After almost two months into my project the most amazing thing is how fast I'm making progress and how much fun it all is, despite several set-backs like hinges out of alignment and the snug fit of the elevators. I removed my cavity lay-ups and the elevators fit great, but all that means is the hinges will need to move outboard and new lay-ups put back in. I'm getting to be a pro at resetting hinges and it is done by reaming the holes in the direction of needed space and bolting them back in where they need to be. Flox is built-up around the hinge to keep it from moving around and life is good again, and so is the fit.

The canopy is progressing with holes drilled for my defroster. Custom nut plates are made because the pop rivets are too short, but then a hundred other builders already knew that. It turns out to be a blessing in disguise, because I made the bolt holes larger and while the flox for the nut plates sets up, I played with the position of the hinge and got it nice and square. After putting the canopy on, it gets clamped, clecoed, bolted and weighted-down to be put in its final place. The rear needed 1/8" strip to be cut out and pulled together. I get the six-bid lay-up in on the top and cut foam for the 90 degree four-bid lay-up to go over. My goal is to have the canopy completed in July! I will do a step-by-step story on how to do yours. More to come on that later.

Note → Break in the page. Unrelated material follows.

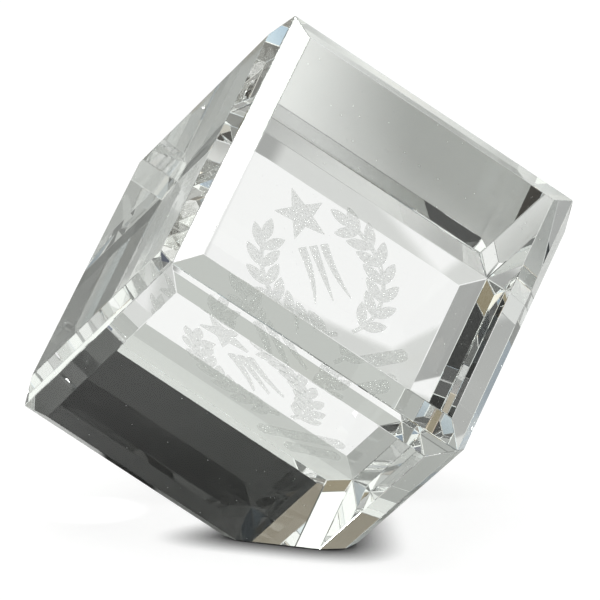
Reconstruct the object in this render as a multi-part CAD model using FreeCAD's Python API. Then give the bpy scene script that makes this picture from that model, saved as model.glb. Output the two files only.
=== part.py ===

The tail light fairing is still coming along and will look great with the recessed tip lights later. I made a frame with nut plates for the light. The month of June ends with discovering a twist in my rudder trim tab. Ugghh. 1/4" off. Ron Laughlin has a great tip to correct, but Carsten is working on a new mold and will send replacements upon request. It's still a great plane and everything can be fixed easy enough. You could always spend a whole lot more to go a whole lot slower. I'll take the cool-looking 300mph rocket!